(Modeling code records)
════════════════

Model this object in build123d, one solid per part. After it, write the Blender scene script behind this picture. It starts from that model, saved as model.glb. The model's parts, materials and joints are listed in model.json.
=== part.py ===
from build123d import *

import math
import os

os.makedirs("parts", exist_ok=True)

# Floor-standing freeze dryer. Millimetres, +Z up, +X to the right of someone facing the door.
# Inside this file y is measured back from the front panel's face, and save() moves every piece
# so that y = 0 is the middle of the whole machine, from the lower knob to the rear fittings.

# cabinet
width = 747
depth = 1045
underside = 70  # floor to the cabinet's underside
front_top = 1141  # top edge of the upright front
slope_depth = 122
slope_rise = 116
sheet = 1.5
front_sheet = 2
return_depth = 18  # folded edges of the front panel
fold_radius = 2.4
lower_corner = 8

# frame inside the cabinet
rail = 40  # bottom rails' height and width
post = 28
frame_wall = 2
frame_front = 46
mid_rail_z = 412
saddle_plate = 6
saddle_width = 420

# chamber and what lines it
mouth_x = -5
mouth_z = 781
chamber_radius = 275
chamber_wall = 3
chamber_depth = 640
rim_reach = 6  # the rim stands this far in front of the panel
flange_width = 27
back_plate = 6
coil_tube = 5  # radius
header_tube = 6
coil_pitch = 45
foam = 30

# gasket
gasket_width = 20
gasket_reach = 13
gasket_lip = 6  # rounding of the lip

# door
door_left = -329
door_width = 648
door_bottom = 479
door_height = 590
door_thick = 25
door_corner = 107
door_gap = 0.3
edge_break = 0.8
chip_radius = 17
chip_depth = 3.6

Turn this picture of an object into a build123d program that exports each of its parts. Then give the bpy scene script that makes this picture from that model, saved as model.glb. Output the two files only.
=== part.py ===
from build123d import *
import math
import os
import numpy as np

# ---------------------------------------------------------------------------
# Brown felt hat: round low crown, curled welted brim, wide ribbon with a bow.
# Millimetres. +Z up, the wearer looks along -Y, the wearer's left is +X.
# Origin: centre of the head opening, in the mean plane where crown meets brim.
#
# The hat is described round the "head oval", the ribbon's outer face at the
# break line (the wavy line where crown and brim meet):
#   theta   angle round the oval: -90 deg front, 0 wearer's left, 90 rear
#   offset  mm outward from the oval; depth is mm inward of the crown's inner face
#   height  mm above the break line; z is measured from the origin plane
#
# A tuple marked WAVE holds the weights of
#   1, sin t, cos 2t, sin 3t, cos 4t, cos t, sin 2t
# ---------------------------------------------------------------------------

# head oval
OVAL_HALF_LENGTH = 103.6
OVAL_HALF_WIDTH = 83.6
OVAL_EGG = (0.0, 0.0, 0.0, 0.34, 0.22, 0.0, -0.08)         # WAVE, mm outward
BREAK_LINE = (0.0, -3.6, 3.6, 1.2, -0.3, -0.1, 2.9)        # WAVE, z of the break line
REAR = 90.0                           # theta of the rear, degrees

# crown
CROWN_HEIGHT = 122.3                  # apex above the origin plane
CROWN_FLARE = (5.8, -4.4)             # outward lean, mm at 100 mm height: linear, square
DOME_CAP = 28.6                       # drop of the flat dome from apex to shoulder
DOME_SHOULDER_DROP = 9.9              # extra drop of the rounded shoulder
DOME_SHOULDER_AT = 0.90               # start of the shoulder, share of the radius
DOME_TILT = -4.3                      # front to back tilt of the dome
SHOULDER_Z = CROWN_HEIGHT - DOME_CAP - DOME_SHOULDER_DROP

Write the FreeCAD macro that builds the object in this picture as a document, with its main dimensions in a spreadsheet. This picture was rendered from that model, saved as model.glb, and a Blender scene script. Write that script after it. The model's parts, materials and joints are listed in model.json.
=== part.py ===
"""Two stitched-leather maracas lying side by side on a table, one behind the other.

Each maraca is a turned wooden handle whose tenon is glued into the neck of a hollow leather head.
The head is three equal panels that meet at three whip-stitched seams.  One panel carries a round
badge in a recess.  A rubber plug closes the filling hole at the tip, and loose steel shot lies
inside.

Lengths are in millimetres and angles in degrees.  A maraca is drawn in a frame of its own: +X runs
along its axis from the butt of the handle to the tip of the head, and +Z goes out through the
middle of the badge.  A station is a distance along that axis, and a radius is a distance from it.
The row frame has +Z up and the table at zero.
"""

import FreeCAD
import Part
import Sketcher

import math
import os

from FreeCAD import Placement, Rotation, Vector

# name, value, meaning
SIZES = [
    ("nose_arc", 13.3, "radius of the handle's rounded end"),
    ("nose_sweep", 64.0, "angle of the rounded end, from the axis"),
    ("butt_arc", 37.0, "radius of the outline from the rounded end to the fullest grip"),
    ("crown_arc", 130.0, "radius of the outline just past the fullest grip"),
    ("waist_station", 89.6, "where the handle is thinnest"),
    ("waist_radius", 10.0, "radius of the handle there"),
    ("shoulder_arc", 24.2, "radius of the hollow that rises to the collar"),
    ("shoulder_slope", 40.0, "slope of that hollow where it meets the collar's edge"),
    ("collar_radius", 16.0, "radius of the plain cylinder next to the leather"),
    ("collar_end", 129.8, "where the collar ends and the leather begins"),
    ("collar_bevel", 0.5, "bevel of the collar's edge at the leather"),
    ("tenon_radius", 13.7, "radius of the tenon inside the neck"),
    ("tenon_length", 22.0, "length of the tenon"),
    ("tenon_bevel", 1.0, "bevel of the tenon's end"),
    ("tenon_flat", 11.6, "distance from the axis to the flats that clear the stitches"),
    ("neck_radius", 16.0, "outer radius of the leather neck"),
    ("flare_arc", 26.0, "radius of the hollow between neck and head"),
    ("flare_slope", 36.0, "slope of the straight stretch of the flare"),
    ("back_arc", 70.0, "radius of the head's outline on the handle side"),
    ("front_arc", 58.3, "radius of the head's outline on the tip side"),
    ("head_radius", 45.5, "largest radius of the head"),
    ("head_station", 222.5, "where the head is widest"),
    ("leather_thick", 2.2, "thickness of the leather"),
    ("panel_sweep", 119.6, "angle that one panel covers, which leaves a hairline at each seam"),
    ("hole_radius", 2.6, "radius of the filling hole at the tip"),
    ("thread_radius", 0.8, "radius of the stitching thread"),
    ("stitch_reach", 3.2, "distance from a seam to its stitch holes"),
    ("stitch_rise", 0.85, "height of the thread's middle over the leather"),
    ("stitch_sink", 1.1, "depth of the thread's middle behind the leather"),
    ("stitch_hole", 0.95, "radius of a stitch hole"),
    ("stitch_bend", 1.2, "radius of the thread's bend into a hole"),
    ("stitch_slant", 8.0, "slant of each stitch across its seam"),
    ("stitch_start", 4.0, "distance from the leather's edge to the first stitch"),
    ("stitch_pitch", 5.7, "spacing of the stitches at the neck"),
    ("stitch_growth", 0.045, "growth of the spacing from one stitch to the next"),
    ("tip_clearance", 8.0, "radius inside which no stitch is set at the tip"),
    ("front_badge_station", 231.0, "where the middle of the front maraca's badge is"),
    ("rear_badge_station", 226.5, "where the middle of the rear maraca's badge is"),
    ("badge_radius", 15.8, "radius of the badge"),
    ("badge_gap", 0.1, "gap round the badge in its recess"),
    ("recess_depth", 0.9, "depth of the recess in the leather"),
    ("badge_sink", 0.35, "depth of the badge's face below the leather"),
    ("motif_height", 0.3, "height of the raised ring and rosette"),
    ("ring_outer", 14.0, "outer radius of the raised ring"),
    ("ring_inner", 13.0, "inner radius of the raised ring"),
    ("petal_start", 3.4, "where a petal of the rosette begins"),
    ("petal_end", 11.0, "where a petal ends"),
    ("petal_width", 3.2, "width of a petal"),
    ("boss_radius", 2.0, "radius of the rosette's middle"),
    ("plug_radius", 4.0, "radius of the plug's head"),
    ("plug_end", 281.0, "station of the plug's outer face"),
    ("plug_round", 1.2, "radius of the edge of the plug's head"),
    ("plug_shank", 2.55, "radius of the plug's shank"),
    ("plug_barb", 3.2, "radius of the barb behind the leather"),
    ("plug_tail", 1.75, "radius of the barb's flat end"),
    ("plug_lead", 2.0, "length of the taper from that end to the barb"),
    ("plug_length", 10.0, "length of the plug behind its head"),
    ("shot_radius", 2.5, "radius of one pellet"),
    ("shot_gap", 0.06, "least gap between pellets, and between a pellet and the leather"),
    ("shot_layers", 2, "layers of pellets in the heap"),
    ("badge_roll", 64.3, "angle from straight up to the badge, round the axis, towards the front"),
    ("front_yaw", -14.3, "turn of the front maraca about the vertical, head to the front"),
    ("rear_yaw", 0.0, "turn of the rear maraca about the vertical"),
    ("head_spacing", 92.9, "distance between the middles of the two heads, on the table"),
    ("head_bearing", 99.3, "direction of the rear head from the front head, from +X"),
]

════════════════

Extract from the data every line where "into" shows up.

Turn this picture of an object into a build123d program that exports each of its parts. Then give the bpy scene script that makes this picture from that model, saved as model.glb. Output the two files only.
Each maraca is a turned wooden handle whose tenon is glued into the neck of a hollow leather head.
    ("stitch_bend", 1.2, "radius of the thread's bend into a hole"),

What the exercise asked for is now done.